TASK DETAILS ▸ Only the lines from the line that has "What bpy script" through the line that has "castered tripod stand." should be reproduced, exactly and with both ends kept.

(Rows from a 3D modeling dataset)

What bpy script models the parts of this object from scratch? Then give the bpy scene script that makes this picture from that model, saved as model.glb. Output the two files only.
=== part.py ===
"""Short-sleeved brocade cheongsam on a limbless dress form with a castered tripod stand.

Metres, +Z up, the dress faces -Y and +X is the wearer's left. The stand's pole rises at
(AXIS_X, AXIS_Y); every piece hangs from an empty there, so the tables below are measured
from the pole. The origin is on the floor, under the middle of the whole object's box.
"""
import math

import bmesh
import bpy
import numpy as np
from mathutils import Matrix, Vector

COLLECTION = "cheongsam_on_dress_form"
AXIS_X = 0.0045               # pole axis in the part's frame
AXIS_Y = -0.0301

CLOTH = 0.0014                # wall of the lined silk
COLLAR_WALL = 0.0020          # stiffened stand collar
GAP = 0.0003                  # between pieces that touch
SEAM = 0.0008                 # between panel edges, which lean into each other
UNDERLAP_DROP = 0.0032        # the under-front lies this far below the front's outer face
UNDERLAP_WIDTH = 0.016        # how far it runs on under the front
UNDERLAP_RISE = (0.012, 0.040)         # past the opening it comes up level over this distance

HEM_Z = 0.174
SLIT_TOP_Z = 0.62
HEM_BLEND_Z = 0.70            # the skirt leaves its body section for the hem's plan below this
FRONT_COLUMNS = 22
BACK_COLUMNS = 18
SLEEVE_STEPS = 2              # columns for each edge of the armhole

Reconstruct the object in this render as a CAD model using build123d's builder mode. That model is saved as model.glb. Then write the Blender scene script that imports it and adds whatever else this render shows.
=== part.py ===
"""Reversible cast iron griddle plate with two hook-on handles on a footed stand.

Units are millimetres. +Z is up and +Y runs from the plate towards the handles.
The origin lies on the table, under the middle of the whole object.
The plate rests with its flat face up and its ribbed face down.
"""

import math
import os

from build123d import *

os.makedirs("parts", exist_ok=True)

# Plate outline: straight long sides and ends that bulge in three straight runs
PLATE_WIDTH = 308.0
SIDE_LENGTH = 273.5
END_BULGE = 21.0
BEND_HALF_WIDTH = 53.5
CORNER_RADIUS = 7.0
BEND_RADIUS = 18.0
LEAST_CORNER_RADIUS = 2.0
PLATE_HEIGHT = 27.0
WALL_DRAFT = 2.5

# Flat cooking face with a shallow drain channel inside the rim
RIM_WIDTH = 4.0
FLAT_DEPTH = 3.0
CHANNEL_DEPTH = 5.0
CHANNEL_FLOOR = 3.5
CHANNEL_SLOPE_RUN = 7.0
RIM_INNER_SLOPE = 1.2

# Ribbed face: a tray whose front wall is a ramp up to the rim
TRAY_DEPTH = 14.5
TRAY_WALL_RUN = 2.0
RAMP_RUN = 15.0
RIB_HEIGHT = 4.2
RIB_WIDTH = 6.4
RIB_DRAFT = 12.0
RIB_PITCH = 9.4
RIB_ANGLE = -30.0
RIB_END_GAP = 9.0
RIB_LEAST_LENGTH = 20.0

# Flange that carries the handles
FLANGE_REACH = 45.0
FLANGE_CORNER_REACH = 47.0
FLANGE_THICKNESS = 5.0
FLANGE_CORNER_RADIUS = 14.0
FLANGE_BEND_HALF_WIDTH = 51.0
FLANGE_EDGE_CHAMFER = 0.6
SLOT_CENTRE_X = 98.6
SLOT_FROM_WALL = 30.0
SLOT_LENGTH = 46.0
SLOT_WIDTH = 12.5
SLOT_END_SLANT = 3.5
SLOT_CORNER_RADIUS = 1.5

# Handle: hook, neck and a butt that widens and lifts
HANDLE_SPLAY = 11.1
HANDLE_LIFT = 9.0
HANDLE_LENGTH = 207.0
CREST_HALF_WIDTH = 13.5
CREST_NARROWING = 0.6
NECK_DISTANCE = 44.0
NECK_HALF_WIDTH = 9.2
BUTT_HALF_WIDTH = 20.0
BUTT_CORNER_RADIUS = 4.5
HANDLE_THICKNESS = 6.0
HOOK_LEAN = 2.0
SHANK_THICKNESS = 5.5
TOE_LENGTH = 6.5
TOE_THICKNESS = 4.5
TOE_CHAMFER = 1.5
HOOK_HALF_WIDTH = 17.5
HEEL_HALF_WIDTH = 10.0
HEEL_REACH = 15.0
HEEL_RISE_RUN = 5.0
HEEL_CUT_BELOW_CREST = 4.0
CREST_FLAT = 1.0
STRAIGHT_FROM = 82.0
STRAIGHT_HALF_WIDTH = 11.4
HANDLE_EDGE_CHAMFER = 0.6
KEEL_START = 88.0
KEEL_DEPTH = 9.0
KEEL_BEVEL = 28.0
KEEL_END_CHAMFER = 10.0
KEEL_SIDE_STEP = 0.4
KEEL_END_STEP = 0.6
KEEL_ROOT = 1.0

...

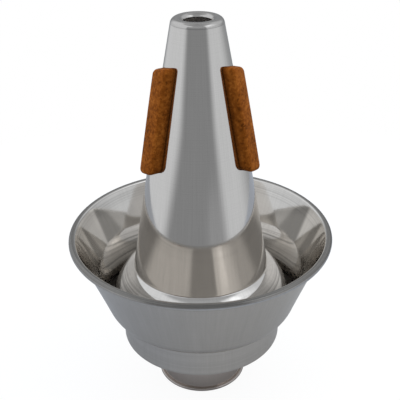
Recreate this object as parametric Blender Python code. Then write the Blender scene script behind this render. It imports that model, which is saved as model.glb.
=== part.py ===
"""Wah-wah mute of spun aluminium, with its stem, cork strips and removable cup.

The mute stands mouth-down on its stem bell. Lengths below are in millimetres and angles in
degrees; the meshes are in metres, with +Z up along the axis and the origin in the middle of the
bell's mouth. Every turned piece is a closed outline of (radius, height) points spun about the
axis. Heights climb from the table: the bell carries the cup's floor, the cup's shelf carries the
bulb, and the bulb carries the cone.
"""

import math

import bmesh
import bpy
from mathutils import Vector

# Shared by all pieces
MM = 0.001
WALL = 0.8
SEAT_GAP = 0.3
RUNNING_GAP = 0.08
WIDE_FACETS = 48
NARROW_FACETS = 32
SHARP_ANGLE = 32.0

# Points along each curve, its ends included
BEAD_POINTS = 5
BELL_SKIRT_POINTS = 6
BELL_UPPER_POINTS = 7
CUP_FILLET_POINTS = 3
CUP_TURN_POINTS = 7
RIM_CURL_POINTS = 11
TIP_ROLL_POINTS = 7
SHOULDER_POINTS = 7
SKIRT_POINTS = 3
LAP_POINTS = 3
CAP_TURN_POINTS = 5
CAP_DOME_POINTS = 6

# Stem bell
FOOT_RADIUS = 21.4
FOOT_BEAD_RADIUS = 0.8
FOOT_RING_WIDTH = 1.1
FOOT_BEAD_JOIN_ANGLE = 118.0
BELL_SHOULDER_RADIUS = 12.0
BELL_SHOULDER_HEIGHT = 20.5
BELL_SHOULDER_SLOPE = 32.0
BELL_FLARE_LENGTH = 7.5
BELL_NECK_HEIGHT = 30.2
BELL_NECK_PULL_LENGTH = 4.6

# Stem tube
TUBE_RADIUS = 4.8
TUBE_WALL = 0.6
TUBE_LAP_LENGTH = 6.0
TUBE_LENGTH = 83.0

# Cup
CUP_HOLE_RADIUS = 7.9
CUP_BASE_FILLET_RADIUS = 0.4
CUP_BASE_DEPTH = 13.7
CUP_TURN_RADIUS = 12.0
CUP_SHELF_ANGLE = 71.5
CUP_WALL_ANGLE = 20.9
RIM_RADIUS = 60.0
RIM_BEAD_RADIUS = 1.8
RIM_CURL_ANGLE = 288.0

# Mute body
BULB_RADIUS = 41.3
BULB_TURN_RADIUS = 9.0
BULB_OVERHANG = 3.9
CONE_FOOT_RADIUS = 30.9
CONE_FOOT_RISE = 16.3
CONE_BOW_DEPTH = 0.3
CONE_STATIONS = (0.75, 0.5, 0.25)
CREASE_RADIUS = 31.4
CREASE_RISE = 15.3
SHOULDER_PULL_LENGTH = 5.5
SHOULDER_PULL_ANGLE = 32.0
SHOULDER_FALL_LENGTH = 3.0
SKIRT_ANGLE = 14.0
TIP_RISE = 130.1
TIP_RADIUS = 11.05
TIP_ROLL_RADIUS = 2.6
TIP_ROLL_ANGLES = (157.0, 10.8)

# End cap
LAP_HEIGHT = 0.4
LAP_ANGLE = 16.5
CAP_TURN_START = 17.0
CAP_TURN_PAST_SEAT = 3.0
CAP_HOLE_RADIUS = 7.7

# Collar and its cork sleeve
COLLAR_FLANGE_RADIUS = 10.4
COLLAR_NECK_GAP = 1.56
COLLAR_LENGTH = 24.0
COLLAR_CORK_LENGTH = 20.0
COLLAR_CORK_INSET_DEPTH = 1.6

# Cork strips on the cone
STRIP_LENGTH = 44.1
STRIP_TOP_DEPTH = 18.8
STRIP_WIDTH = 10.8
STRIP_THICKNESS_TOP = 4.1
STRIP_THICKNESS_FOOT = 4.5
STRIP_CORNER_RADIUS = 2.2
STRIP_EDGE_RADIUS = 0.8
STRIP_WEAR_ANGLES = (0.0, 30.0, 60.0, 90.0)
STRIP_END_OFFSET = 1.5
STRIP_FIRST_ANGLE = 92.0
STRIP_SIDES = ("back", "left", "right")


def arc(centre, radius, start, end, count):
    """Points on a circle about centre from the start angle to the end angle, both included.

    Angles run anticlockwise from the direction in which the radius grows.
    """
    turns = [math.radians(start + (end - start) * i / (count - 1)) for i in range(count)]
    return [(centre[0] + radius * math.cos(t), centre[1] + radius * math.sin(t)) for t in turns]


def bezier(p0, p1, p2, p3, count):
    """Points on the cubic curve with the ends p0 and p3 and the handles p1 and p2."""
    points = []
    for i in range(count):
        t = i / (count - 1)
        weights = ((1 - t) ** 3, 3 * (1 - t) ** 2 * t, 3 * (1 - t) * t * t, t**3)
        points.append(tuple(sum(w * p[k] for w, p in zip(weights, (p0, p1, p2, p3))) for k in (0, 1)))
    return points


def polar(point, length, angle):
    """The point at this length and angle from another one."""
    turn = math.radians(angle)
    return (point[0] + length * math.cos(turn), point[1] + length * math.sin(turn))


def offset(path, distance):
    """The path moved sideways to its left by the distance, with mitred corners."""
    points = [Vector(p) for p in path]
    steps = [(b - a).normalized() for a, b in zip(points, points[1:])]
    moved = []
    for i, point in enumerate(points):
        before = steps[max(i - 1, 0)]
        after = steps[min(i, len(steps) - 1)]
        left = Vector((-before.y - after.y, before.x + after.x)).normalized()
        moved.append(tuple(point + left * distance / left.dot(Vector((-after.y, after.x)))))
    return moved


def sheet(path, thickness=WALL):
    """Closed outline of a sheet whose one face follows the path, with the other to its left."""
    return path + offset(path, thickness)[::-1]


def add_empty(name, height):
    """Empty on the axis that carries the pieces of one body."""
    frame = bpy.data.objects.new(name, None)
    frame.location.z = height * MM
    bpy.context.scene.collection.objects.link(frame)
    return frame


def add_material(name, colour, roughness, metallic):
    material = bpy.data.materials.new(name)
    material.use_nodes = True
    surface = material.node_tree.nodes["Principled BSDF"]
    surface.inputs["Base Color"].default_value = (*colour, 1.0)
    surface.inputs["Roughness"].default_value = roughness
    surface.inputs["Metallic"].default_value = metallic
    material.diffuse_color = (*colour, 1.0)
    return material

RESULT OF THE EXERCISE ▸
What bpy script models the parts of this object from scratch? Then give the bpy scene script that makes this picture from that model, saved as model.glb. Output the two files only.
=== part.py ===
"""Short-sleeved brocade cheongsam on a limbless dress form with a castered tripod stand.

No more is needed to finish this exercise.